The imagery of blood in Macbeth is important because it signifies what the innocent victim’s life has left behind, also symbolizing how true humanity and morality in Macbeth has been lost. In shedding the pure blood of the “God” like Duncan and the loyal Banquo, Macbeth’s hands have become stained with the sins of his bloody dirty deeds. Macbeths ambition lead him to transform in to humane that lacks a clean heart, with a dark soul, no compassions, it leads him to go from wanting power to deepening on it and needing it, his vaulting ambition drives him to places where no human with a good soul would ever want to go. A deep, dark, and, scary place full of killing, blood, pain, and guilt. As consequence of all their evil doings through their guilt Macbeth sees ghosts of Banquo and Lady Macbeth envisions spots of Duncan’s blood that will not wash away “Out, damned spot! Out, I say… Yet who would have thought the old man to have had so much blood in him” (IV, iii).
With the use of blood imagery we see how Macbeth through his ambition goes from a loyal and noble man whom was well respected at the beginning of the play, to an ominous, disreputable man in the end. Macbeth went from a thane to a king very quickly as a thane he was very respected and honorable as Duncan said “O valiant cousin, worthy gentlemen!” (I, ii), but with his kingship came change “Devilish Macbeth, by many of these trains hath sought to win me into his power” (IV, iii) through blood the transformation is clear… Macbeth bleeds blood honorably in war defending his country; Scotland “For brave Macbeth—well he deserves that name— Disdaining fortune, with his brandish’d steel, Which smoked with bloody execution, Like velour’s minion carved out his passage till he faced the slave;”

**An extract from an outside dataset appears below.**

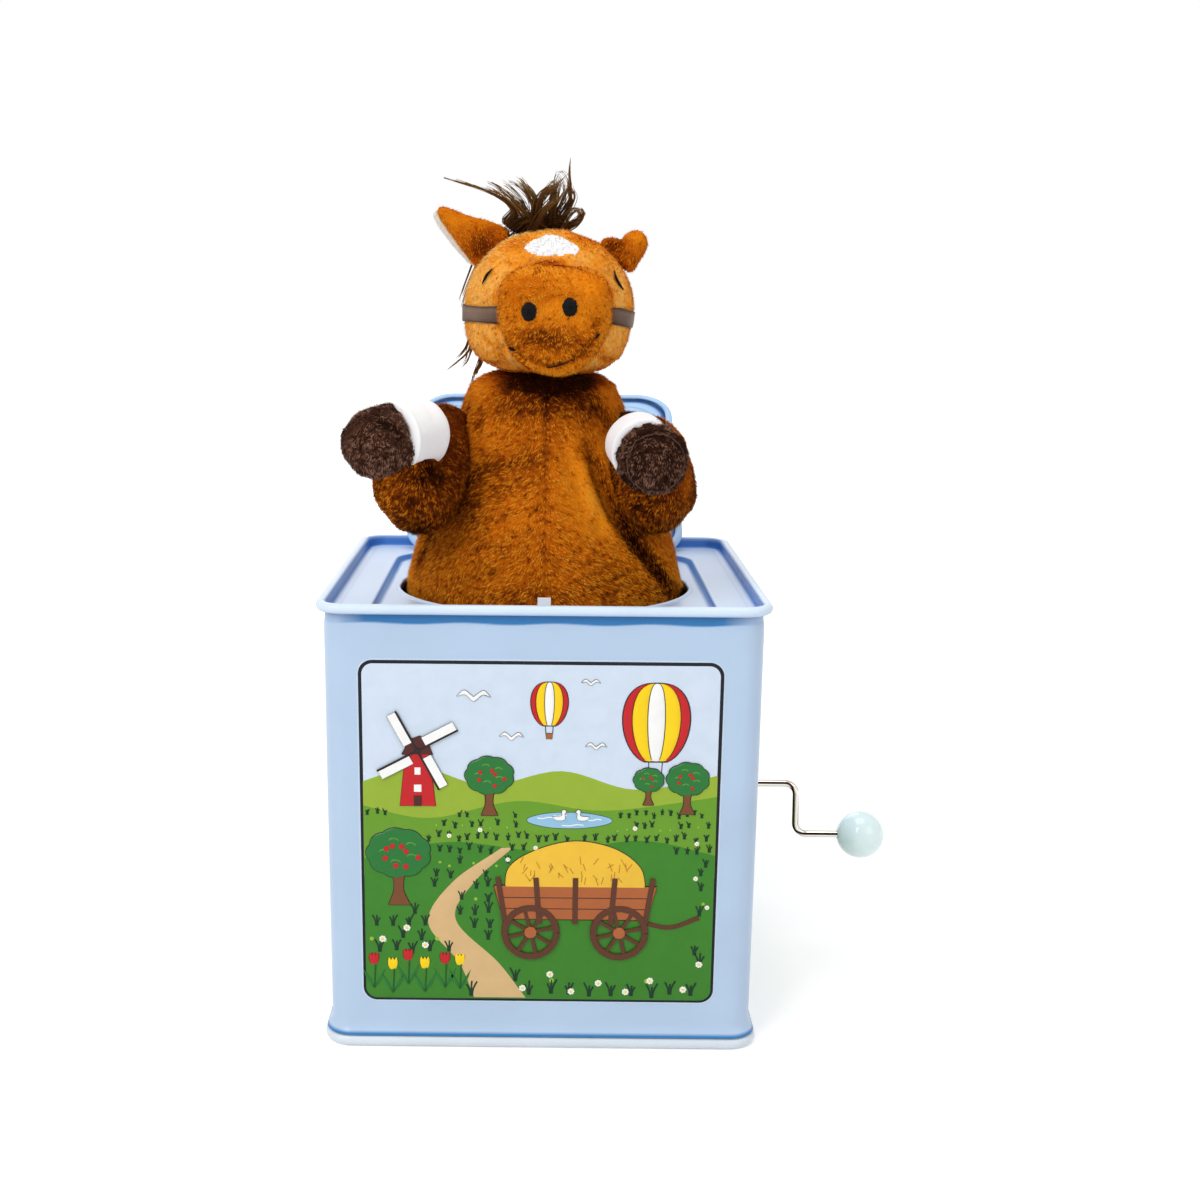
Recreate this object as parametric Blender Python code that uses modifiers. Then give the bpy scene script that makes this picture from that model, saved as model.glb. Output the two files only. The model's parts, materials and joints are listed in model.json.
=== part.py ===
"""Jack-in-the-box: a plush horse on a coil spring, in a square tin with a cranked musical movement.

The frame is in metres with +Z up. The origin is the centre of the tin's flat underside, the
front of the tin faces -Y and the crank comes out of the wall at +X. The puppet stands out of the
tin and the lid leans back, as after the tune has ended.
"""

import math

import bmesh
import bpy
from mathutils import Matrix, Vector

MM = 0.001

# Fits
GAP = 0.3 * MM
RUN_GAP = 0.25 * MM
OVERRUN = 2.0 * MM

# Tin: a drawn square sleeve between a flat base and a stamped top
SHEET = 0.5 * MM
TIN_WIDTH = 140.0 * MM
TIN_HEIGHT = 150.0 * MM
TIN_CORNER = 7.5 * MM
CORNER_STEPS = 6
RIM_OVERHANG = 2.5 * MM
RIM_HEIGHT = 3.2 * MM
RIM_STEPS = 8
LEDGE_DROP = 4.0 * MM
FOOT_FLARE = 2.0 * MM
FOOT_SLOPE = 4.5 * MM
BASE_BEAD_RADIUS = 1.95 * MM
BASE_BEAD_FLARE = 2.4 * MM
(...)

(I,ii) Macbeth’s next encounter with blood is when it is upon the dagger that he hallucinates of, while contemplating on killing Duncan, through this imagery of blood Macbeth convinces his mind to commit the deed right after the heinous murder of Duncan through blood we see the great change in Macbeth that has occurred, when he kills two innocent souls. “O yet I do repent me of my fury, that I did kill them.” (II, iii). He slays the guards with no hesitation or empathy showing us that Macbeth has lost control over himself, his is drunk in his ambition and will not stop no matter what no longer he can be controlled by Lady Macbeth or anybody else for that matter. Through the imagery of blood one can infer that ambition is the driving force of this play, Macbeth presents ambition as a dangerous quality for any human to have, and ambition goes hand and hand with morality and humanity which Macbeth lost over the course of the play through his multiple evil doings. Having a moral code and humanity is needed and very valuable in positions of power than sightless, dark ambition.